On June 4, KORN treasurer John Metz submitted the signed petitions to the clerk’s office with a note citing 88 signatures for the parking garage petition, 87 for the vacancies petition, 83 for the setbacks petition and 76 for the city manager petition.
The referendum requirements in the city charter and state law require verified signatures from at least 10 percent of the registered electors in the preceding general election. According to the Manatee County Supervisor of Elections Office website, Bradenton Beach had 744 registered in November 2017.
“Now you put us in a position where we either don’t follow our city charter or we go to litigation.”
– Jake Spooner, Bradenton Beach Commissioner
On June 11, Sanclemente sent Metz a letter stating KORN didn’t form a five-member petition circulating committee, didn’t use the city’s required forms and didn’t provide accompanying affidavits stating each petition was signed in the presence of a committee member.
“This office has testimony that petitions were mailed to residents and were not signed in the presence of a committee member,” Sanclemente wrote. “Accordingly, your petitions are deemed insufficient pursuant to the city charter.”
KORN was given 10 days to file amended petitions. Sanclemente recapped these insufficiencies for the commission and said Metz refused to accept the petitions mailed back to him.
During that morning’s Charter Review Committee meeting, the city engineer said KORN’s setback amendment could negatively impact stormwater retention. She recommended revising the amendment language or addressing those concerns in city code instead. Perry said the amendment could expose the city to Bert Harris claims.
“We’re using the same process that was used last year, a state process under 166.031,” Metz told the commission.
He was referencing charter initiatives pursued by the Concerned Neighbors of Bradenton Beach (CNOBB) in 2017. Perry said those voter-adopted charter amendments still contain unresolved conflicts.
“The city is a conduit through which we operate. There’s nothing the city’s to do except to follow statute. I’m here to ask you to send these petitions on. I think there’s enough litigation going on that we don’t need more,” Metz said.
“Did you follow the procedure in our charter?” Cole asked.
“It’s not appropriate,” Metz responded.
“You don’t find it appropriate, but our job is to follow our city charter.

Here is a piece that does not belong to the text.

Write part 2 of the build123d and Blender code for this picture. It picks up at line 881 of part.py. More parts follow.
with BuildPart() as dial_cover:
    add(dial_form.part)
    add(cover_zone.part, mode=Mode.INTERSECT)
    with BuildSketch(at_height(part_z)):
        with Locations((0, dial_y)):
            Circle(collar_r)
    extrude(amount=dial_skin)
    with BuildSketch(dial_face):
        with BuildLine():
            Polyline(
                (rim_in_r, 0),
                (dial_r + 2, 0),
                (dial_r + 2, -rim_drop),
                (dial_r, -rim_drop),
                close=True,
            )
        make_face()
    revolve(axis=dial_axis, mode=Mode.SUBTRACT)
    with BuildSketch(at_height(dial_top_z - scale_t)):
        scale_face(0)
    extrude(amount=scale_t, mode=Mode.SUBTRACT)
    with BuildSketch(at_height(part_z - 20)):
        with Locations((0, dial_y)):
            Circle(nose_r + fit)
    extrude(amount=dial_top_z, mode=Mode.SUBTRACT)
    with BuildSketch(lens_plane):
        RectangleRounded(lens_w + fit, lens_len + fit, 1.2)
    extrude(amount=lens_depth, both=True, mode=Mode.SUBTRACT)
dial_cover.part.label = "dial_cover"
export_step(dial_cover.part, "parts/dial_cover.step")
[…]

Now you put us in a position where we either don’t follow our city charter or we go to litigation. Why didn’t you follow our charter?” Commissioner Jake Spooner said.
“We’re not required to,” Metz said.
Perry said the Elections Office only determines whether enough verified petition signatures were obtained and it’s up to the commission to review referendums for compliance with the charter and state law.

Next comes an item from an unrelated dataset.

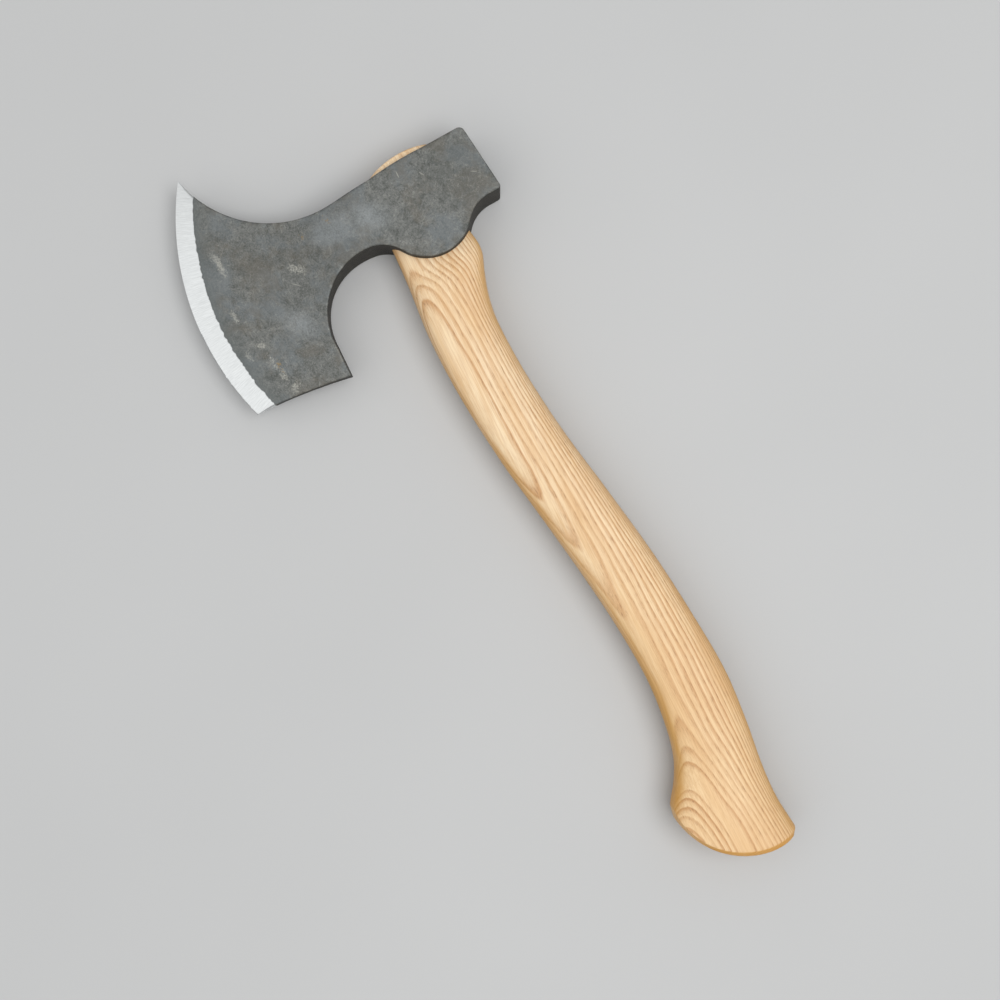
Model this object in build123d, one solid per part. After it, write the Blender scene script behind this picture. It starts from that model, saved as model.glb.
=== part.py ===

“You were sworn in to uphold this city’s constitution, which is its charter, and state law,” Perry told the commission.
Perry said state law limits ballot summaries to 75 words and ballot titles to 15 words. The ballot summary for the vacancies amendment contains 102 words and the setbacks summary contains 89. According to Perry, all four ballot titles exceed 15 words.
The word “outrageous” appears in the parking garage summary and “cronyism” appears in the vacancies summary. Perry’s June 19 memo to the commission referenced a Florida Supreme Court ruling that says, “The ballot summary should tell the voter the legal effect of the amendment and no more. The political motivation behind a given change must be propounded outside the voting booth.”
Perry said state law no longer allows land-use referendums and Cole noted the charter’s building height restrictions predate the change in state law.
Chappie said the first question to be answered was, “Does the charter apply or not?”
Perry said the charter was created according to state law and works in tandem with Florida statues.
“It’s not specific to KORN. Our charter has to be followed,” Spooner said.
“This is an attempt to stop these KORN initiatives,” White said.
White said the state process provides citizens with another option if they feel they’re not being heard at the local level.
“Had the city been willing to work with us, we’d probably been able to work all those items out. We’ve found that very much impossible,” KORN chair Reed Mapes said regarding last year’s referendum efforts.
“That’s not true. The city was clearly pleading to work with CNOBB to set up a charter review committee to get it done correctly. CNOBB said no,” Chappie responded.
“What is the problem with following a simple procedure?” Cole said of this year’s efforts. “If you would have done that, it would have allowed us to say yes, let’s put it to the voters without breaking our own city charter.”